2. "My design looks fine on screen. Why did it get rejected?"
This was my most expensive lesson. I once submitted a complex bracket design with hairline gaps (like 0.1mm) between parts to save material. On screen, it looked perfect. The production team kicked it back. Those tiny gaps were smaller than the laser kerf—the width of the cut itself—so the parts would have fused together or cut poorly.
We're talking a $1,500 order for a prototype run, almost dead on arrival. I learned that design for laser cutting has its own rules:
- Mind the Kerf: The laser burns away material. For a Bystronic high-power fiber laser, the kerf can be 0.1mm to 0.3mm depending on material and thickness. You need to account for this in your dimensions, especially for press-fit parts.
- No Tiny Details: That intricate logo with 0.2mm lines? It might vanish. A good minimum feature size is 1mm, or the thickness of the material, whichever is greater.
- Clean Your Vectors: Double lines, open paths, and stray points cause errors. Use the "outline stroke" and "merge" functions in your design software.
So glad I learned this before ordering the big production run. Almost sent the same file, which would have been a $3k disaster.
3. "What file format should I send?"
The short answer: .DXF or .DWG for cutting, .AI or .PDF for engraving. But the real answer is more nuanced.
I once sent a .JPEG for a logo engrave. It looked crisp on my monitor. The engraved result was pixelated and blurry because the image resolution was too low. That was a $450 batch of front panels, straight to the scrap bin. Lesson learned: for engraving, send vector files (like .SVG or .EPS) whenever possible. They scale perfectly.
If you must use a raster image (like a .PNG or .BMP for a photo), the resolution needs to be high. Think 300 DPI at the final print size. For a 10-inch wide engraving, your image needs to be 3000 pixels wide. Industry standard print resolution is a good benchmark here.
4. "How do I get those 'cool laser engraving designs' I see online?"

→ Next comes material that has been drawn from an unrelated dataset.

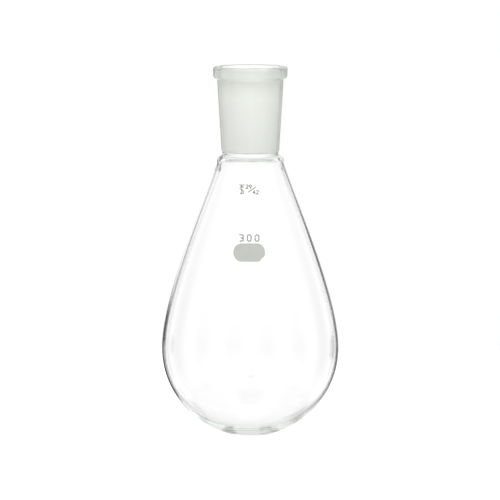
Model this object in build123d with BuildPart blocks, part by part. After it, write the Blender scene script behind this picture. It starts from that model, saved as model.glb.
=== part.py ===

This is about moving from a simple logo to art. The magic often isn't just the laser—it's the material and pre-treatment.
What most people don't realize is that you can laser-mark stainless steel to get different colors. By carefully controlling the laser's power and speed, you can create a thin oxide layer that reflects light as gold, blue, or even rainbow hues. It's not paint; it's a permanent color change in the metal itself. This is where a machine with precise control, like an industrial-grade fiber laser system, really shines.
For acrylic, the cool factor comes from multi-layer engraving. Engrave deep into a colored top layer to reveal a white core beneath. Or, for backlit signs, engrave the back side of clear acrylic—the front stays perfectly smooth while the engraved areas glow evenly when lit.
Bottom line: talk to your supplier about the visual effect you want. A good one will suggest the right material and file preparation to achieve it.
5. "Is a more powerful laser (like 6kW or 10kW) always better?"
Not necessarily, and this is a classic case of "professional has boundaries." A 10kW fiber laser is incredible for cutting through 1-inch thick steel plate at high speed. But for engraving a delicate pattern on a thin plastic membrane? It's overkill and could literally vaporize your part.
I'd rather work with a supplier who knows their machine's limits than one who overpromises. The vendor who said, "For this thin brass etching, our 2kW machine is actually better suited than our 6kW," earned my trust. They were focused on the right result, not just upselling the biggest tool.
Power is for thickness and speed. More watts mean you can cut thicker materials or cut thinner materials faster. For engraving and fine detail, precision and pulse control are often more important than raw power.
6. "What about laser automation systems? Are they worth it for a beginner?"
If you're doing one-off projects, probably not. But if you see repeat orders in your future—even small batches—then yes, absolutely. Automation (like a material handling system) isn't just about lights-out manufacturing. It's about consistency.
My "aha" moment was in Q1 2024. We had an order for 200 identical gaskets. The first 50, cut manually with sheet reloading, were perfect. By the last 50, slight misalignments from manual repositioning meant some parts were out of spec. We had to scrap 12% of the batch.
An automated system loads the sheet in the exact same position every time. That means part 1 and part 200 are identical. For us, that level of repeatability justified the investment when we moved beyond pure prototyping.
7. "What's the one thing I should always double-check?"
Material specifications. Not just "aluminum," but the exact alloy, temper, and finish. I once ordered "brass" and got a leaded brass that engraved poorly and had a different color. Another time, I assumed "acrylic" meant cast acrylic, but the supplier used extruded, which engraves with a less-frosted, more polished look.
Now, our checklist has a bold, red line item: "Confirm EXACT material grade/substrate with supplier IN WRITING before approval." We've caught 47 potential errors using this list in the past 18 months. It seems basic, but honestly, it's the step everyone rushes.
Dodged a bullet last month when I double-checked. Was one click away from ordering 500 pieces in the wrong type of stainless steel.